** start INPUT ROWS **
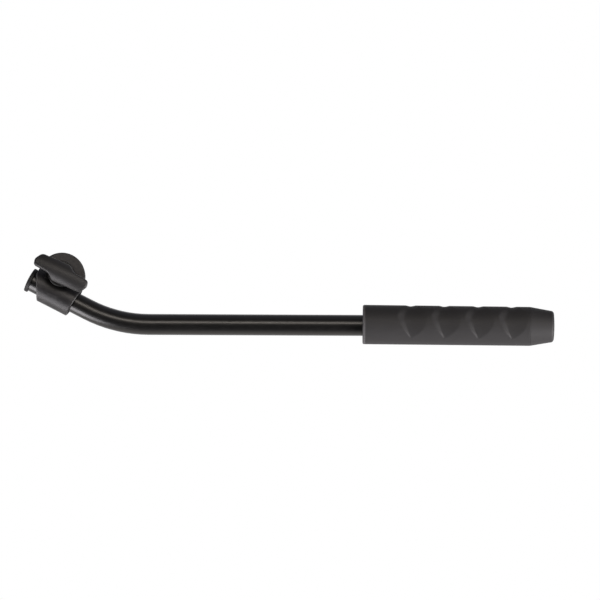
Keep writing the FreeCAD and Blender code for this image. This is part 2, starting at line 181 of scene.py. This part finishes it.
** end INPUT ROWS **
** start INPUT ROWS **
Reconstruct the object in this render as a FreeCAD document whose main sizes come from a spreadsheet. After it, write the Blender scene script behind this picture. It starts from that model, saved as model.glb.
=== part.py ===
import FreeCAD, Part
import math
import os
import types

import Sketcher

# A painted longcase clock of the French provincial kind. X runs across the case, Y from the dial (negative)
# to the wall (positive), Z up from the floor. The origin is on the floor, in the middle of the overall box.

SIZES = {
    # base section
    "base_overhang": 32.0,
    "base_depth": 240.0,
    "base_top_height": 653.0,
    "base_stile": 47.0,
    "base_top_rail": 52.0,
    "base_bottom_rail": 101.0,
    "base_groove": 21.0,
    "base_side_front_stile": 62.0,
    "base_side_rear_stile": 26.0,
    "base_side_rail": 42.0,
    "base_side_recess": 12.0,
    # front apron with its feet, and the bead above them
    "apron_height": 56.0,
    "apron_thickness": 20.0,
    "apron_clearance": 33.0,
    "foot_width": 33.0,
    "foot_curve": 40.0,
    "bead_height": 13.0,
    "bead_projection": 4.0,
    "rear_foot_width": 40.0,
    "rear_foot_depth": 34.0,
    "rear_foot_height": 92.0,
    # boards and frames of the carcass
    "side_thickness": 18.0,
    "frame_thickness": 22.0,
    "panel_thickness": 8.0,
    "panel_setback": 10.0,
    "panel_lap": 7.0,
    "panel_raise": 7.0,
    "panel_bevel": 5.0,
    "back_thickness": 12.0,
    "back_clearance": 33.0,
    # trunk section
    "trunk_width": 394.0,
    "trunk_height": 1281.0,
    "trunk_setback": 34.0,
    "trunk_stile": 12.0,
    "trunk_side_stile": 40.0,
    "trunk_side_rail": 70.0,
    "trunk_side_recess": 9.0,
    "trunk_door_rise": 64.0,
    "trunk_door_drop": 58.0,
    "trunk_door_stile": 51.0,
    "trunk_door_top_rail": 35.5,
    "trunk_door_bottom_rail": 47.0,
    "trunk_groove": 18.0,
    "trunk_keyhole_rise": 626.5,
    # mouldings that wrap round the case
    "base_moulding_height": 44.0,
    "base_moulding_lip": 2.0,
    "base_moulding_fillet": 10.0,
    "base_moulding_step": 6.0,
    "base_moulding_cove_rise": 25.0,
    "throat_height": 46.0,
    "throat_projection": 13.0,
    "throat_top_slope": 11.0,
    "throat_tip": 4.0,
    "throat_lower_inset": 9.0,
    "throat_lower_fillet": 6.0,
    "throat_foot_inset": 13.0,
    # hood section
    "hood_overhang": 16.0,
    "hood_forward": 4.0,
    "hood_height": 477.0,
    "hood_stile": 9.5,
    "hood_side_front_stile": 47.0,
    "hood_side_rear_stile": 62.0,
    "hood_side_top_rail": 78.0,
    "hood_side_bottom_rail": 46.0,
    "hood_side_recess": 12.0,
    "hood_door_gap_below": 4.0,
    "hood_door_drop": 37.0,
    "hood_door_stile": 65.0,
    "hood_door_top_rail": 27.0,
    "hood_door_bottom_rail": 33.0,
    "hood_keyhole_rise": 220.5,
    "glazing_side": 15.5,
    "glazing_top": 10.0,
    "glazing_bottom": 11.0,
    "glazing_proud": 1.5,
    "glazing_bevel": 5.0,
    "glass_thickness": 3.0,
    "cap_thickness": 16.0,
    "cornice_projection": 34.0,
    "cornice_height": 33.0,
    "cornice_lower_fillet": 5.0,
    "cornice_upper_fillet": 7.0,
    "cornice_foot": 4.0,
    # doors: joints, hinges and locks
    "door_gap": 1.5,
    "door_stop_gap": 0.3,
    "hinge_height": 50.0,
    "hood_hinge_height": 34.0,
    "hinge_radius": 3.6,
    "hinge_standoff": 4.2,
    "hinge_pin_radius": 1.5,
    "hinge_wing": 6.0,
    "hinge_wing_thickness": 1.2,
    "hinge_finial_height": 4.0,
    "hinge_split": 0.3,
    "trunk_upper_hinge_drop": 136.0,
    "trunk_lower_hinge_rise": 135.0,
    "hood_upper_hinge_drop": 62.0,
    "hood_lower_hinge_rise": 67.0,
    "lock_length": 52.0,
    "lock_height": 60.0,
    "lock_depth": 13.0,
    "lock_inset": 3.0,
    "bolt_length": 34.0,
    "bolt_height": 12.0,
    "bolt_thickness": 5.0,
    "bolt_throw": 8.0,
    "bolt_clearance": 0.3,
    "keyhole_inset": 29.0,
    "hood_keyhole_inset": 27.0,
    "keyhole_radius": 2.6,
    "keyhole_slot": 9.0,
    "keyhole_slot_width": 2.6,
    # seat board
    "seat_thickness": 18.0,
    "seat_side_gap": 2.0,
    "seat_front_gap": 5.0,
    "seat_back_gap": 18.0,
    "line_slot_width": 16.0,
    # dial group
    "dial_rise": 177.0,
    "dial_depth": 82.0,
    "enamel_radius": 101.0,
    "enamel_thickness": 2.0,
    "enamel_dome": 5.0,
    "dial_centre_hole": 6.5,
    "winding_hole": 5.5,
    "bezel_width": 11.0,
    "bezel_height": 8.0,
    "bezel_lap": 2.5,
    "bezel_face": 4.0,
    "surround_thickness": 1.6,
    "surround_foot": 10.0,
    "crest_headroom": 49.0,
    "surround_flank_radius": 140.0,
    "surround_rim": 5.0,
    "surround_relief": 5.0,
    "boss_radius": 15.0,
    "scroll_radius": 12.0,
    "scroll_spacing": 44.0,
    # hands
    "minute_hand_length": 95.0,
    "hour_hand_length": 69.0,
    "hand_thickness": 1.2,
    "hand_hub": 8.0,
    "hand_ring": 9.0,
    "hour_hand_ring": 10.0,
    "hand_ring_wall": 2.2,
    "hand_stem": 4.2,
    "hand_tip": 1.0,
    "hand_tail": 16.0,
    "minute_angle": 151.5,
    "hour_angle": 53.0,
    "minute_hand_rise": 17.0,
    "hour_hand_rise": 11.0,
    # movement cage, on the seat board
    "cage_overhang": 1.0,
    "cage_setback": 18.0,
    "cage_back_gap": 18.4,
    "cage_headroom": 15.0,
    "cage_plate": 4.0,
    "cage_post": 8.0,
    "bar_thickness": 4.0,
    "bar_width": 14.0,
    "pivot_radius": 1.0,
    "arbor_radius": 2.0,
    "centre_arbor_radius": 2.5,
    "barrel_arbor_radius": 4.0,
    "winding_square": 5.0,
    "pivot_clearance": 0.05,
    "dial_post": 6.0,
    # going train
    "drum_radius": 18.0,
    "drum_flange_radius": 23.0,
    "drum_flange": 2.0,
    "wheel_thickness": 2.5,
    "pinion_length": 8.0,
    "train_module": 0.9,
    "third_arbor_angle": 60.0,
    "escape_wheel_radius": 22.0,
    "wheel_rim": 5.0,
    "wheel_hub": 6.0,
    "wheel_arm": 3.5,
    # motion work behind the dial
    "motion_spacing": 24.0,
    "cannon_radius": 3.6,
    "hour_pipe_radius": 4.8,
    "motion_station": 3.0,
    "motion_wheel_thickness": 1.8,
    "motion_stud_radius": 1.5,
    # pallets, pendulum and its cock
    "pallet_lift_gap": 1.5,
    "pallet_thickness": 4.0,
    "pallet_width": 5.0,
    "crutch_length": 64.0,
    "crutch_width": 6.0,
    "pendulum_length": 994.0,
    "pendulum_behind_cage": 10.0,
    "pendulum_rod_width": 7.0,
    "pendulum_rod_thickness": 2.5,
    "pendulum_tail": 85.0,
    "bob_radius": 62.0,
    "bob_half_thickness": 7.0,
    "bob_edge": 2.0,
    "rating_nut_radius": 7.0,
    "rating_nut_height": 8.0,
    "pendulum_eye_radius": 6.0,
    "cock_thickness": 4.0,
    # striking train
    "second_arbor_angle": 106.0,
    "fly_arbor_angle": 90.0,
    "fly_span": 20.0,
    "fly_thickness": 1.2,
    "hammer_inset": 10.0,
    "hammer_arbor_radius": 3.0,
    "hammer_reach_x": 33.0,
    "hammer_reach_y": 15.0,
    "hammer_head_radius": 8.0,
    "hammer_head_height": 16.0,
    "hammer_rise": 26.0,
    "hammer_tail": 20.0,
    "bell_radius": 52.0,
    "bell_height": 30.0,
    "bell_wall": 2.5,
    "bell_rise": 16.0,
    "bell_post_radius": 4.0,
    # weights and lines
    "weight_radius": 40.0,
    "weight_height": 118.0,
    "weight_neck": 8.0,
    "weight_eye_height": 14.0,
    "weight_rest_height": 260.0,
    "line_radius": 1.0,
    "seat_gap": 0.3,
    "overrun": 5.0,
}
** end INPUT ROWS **
The lines to transcribe begin at the line with "Reconstruct the object" and end at the line with "import Sketcher"; copy them exactly, both ends included.

Reconstruct the object in this render as a FreeCAD document whose main sizes come from a spreadsheet. After it, write the Blender scene script behind this picture. It starts from that model, saved as model.glb.
=== part.py ===
import FreeCAD, Part
import math
import os
import types

import Sketcher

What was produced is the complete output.